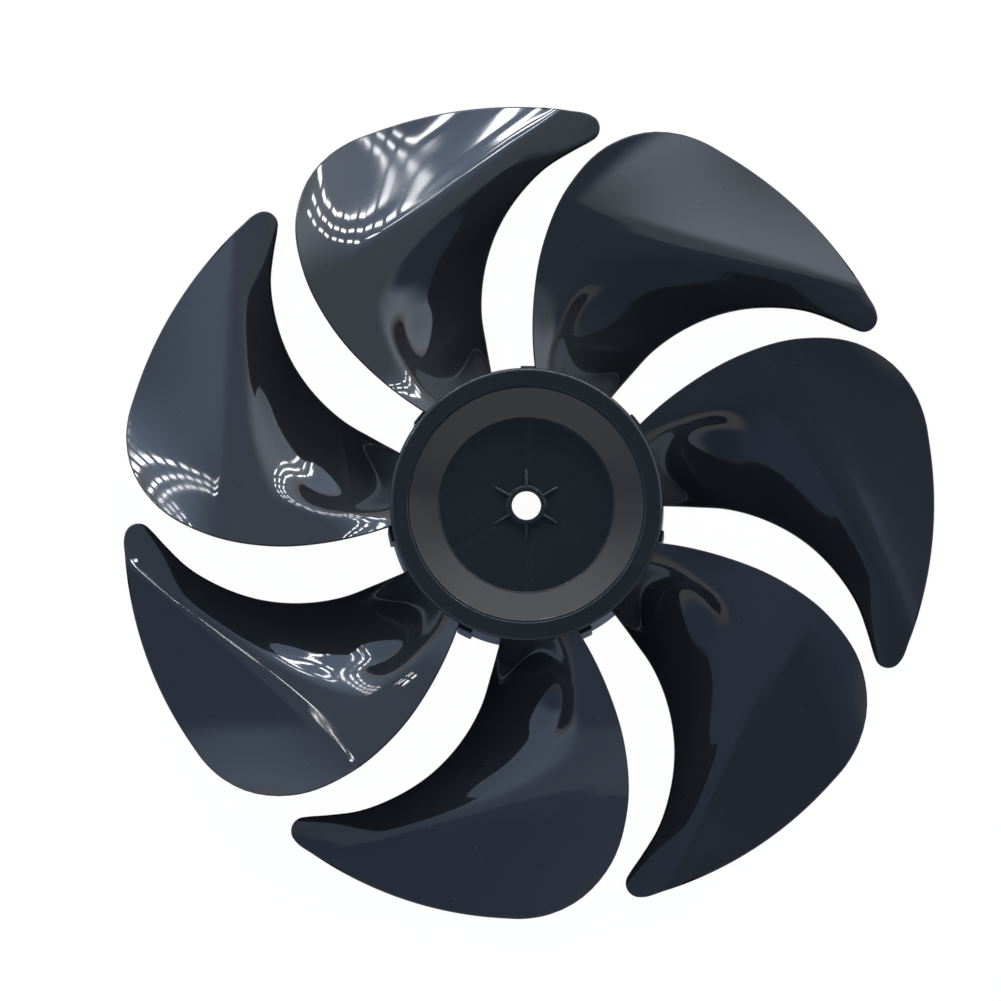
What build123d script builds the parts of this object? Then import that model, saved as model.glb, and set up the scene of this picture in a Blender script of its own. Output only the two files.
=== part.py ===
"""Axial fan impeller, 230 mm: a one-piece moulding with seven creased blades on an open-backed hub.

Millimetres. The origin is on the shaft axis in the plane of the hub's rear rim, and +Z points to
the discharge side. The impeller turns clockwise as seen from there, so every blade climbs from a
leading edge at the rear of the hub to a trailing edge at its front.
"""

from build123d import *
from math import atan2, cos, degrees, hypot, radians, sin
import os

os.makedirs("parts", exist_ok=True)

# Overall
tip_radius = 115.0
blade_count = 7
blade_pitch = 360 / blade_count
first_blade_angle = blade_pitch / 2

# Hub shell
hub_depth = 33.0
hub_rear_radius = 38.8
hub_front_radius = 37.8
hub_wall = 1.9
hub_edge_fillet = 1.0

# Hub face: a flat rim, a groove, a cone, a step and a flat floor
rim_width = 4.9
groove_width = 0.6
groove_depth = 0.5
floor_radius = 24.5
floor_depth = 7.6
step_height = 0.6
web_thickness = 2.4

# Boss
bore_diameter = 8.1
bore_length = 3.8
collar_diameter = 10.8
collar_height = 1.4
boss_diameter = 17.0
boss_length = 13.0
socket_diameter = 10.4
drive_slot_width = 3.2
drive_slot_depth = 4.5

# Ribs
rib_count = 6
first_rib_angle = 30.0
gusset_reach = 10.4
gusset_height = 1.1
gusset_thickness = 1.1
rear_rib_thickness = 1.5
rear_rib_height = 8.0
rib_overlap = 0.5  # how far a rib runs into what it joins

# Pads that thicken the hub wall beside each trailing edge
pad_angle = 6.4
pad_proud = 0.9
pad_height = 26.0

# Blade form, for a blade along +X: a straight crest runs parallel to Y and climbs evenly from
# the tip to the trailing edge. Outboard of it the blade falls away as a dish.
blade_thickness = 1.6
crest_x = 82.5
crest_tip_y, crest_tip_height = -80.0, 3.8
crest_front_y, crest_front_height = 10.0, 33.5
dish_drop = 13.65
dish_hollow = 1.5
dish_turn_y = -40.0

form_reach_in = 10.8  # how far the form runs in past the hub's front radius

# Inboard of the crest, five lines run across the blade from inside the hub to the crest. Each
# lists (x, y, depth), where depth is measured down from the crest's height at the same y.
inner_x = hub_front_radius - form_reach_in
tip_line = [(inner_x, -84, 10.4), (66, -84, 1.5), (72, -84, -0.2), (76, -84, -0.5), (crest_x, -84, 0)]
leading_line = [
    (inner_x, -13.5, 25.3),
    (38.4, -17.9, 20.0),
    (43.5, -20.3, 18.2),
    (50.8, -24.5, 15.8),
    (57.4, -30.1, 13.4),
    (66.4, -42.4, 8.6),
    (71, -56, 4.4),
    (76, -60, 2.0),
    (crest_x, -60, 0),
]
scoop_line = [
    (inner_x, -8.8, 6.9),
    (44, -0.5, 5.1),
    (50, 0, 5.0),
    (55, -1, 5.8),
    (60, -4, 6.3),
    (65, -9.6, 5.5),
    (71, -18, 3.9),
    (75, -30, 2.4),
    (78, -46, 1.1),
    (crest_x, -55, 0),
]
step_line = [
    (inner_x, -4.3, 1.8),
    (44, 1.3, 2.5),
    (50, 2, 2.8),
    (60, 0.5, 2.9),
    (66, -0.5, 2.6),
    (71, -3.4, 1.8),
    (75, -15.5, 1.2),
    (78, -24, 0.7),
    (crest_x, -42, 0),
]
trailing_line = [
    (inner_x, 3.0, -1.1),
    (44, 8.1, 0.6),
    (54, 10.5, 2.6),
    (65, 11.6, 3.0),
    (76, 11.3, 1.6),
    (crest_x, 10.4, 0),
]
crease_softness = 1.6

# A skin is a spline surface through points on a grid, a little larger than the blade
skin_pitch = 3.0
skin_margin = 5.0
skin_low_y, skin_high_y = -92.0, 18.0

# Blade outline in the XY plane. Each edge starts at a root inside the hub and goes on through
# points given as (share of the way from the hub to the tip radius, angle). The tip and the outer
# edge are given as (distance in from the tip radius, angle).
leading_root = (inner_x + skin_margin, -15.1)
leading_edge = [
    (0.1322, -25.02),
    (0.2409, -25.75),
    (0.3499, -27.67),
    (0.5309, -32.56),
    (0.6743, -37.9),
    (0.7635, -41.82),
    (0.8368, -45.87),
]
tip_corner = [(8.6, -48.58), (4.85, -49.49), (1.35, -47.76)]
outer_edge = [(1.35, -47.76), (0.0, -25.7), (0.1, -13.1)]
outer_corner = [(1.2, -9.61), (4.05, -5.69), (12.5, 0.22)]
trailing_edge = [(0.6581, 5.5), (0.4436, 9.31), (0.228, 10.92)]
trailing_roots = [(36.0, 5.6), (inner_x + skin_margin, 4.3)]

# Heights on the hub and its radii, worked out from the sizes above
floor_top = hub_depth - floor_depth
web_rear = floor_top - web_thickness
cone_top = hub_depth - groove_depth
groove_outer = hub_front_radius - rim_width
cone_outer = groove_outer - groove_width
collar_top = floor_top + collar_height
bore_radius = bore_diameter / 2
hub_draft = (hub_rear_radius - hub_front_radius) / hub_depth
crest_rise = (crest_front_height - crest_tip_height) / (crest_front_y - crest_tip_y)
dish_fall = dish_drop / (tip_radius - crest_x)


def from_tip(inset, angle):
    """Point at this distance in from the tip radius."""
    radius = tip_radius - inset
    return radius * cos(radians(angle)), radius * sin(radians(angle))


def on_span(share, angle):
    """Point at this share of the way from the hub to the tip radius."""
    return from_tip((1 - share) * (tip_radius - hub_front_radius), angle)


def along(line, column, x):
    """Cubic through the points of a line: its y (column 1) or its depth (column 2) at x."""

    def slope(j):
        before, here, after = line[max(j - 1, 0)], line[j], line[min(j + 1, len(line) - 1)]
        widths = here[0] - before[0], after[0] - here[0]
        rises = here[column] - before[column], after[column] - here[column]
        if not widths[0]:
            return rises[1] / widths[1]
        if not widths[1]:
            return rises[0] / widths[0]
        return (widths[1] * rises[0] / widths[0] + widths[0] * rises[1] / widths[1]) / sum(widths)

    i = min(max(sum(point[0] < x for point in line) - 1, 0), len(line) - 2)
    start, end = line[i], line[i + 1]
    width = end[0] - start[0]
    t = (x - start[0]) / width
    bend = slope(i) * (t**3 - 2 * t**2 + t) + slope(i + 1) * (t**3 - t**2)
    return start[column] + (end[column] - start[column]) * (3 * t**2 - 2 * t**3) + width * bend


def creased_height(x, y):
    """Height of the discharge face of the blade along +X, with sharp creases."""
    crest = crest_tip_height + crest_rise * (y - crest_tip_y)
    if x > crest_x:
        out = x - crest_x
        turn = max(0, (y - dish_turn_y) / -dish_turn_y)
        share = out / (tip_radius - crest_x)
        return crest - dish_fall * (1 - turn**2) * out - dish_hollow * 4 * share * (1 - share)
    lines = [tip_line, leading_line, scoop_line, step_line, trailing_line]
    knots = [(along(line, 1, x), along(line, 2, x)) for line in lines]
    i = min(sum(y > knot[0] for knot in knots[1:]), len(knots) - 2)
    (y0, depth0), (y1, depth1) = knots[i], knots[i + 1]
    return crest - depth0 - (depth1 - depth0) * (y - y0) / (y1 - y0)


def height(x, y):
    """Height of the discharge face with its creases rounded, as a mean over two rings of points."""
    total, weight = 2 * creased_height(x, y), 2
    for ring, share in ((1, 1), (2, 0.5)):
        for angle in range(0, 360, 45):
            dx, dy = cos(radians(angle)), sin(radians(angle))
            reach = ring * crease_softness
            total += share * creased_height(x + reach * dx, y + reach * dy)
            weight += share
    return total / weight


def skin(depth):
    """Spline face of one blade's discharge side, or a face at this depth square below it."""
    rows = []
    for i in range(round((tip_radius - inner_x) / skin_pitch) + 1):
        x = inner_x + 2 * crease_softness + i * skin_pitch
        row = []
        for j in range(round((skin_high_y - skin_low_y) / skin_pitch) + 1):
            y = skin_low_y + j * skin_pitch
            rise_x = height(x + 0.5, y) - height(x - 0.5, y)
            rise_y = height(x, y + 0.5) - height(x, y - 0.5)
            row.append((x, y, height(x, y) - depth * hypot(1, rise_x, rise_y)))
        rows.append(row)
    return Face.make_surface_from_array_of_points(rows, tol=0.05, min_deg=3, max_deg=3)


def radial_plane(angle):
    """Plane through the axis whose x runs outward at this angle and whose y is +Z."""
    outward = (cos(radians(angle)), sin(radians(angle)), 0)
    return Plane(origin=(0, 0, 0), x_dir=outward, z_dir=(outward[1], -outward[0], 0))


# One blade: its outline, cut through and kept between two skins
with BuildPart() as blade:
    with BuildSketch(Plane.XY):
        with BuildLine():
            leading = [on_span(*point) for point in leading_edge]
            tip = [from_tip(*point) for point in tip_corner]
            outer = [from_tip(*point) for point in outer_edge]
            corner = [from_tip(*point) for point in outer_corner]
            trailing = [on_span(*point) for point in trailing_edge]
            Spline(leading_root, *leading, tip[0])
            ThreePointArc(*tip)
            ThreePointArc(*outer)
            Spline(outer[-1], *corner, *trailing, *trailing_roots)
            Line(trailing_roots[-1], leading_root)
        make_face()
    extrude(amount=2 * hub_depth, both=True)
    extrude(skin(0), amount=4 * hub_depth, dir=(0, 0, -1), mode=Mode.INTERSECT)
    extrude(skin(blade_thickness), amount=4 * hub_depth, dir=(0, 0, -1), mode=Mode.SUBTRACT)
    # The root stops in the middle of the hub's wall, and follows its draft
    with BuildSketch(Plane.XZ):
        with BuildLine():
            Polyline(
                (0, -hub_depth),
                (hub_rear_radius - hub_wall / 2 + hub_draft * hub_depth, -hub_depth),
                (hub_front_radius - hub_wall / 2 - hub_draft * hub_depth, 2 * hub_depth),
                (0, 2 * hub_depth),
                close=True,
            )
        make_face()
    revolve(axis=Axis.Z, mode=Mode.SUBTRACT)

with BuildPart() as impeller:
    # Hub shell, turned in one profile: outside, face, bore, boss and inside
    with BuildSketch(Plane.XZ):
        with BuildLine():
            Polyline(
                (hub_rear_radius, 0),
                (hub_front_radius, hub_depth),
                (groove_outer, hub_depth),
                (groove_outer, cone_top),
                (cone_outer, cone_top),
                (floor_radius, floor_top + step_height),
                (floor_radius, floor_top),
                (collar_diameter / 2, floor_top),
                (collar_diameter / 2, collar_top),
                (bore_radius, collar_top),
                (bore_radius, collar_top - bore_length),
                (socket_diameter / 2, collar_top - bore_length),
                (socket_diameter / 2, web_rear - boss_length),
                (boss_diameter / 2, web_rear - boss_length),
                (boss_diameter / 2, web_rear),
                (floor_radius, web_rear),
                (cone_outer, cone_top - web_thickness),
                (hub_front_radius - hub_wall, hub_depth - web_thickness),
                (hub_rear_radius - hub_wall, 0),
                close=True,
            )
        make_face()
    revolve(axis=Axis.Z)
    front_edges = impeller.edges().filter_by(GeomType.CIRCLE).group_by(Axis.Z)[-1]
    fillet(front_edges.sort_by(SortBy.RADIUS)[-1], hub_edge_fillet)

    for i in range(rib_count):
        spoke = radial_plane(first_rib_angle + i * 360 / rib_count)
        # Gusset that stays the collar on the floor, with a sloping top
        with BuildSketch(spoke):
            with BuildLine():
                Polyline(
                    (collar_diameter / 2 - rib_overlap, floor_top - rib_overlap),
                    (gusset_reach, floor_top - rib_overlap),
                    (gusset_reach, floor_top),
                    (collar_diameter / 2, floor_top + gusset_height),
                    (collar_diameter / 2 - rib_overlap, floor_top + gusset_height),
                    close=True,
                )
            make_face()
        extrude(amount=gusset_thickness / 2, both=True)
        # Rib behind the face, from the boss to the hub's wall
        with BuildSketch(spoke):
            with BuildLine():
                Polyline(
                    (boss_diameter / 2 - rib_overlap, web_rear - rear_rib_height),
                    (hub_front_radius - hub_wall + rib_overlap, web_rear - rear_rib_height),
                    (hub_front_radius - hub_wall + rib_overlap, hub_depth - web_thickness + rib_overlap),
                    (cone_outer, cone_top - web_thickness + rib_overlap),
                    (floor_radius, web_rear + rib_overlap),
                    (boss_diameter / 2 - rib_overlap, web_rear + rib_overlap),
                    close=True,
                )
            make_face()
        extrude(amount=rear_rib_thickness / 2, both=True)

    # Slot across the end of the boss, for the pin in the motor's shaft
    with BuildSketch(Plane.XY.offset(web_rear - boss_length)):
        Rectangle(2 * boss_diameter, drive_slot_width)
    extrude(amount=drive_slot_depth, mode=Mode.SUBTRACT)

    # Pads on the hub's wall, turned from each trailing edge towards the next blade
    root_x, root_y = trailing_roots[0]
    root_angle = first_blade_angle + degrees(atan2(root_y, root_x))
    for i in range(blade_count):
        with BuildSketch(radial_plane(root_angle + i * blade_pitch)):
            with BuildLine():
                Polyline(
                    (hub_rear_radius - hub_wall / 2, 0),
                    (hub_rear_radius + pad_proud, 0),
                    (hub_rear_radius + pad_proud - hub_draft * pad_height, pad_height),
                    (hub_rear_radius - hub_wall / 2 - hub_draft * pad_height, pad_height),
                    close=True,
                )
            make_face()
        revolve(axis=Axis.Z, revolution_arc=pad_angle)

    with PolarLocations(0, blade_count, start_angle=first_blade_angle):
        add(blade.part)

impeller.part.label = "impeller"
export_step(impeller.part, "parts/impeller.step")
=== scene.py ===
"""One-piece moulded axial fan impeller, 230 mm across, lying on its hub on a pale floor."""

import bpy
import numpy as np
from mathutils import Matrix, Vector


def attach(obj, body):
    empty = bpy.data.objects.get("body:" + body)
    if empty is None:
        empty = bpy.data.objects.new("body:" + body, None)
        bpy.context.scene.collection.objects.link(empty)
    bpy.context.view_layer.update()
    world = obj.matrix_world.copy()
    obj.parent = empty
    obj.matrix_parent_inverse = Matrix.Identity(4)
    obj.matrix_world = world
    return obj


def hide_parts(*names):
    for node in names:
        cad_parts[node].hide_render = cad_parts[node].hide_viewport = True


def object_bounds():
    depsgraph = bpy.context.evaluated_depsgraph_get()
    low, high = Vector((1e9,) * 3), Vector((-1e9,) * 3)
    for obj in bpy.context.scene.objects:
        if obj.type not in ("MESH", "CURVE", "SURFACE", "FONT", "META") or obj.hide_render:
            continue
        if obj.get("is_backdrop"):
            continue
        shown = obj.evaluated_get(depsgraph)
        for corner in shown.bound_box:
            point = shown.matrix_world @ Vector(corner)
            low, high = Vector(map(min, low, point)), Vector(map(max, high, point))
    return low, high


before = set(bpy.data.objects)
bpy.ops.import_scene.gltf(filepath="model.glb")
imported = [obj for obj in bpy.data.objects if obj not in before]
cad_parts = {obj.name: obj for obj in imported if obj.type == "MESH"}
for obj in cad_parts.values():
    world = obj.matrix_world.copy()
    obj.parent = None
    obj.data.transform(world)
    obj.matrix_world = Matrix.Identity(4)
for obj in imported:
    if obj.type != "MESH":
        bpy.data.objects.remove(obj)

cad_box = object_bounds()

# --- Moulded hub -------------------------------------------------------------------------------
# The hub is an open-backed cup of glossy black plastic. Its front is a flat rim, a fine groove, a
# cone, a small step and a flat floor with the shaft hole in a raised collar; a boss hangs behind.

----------

# Goal of the exercise:
Everything from the first line above up to and including the line that contains "an open-backed hub." should be printed exactly; please print only that.

# Solution to the exercise:
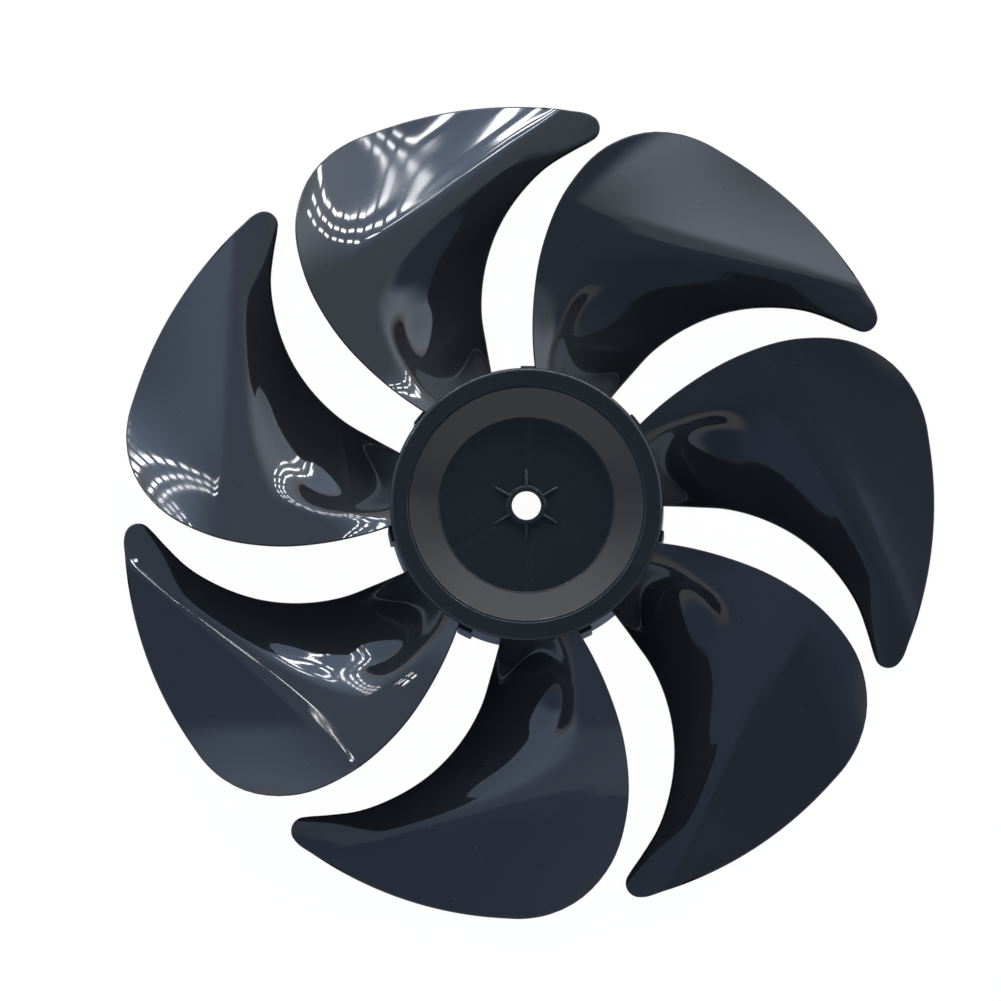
What build123d script builds the parts of this object? Then import that model, saved as model.glb, and set up the scene of this picture in a Blender script of its own. Output only the two files.
=== part.py ===
"""Axial fan impeller, 230 mm: a one-piece moulding with seven creased blades on an open-backed hub.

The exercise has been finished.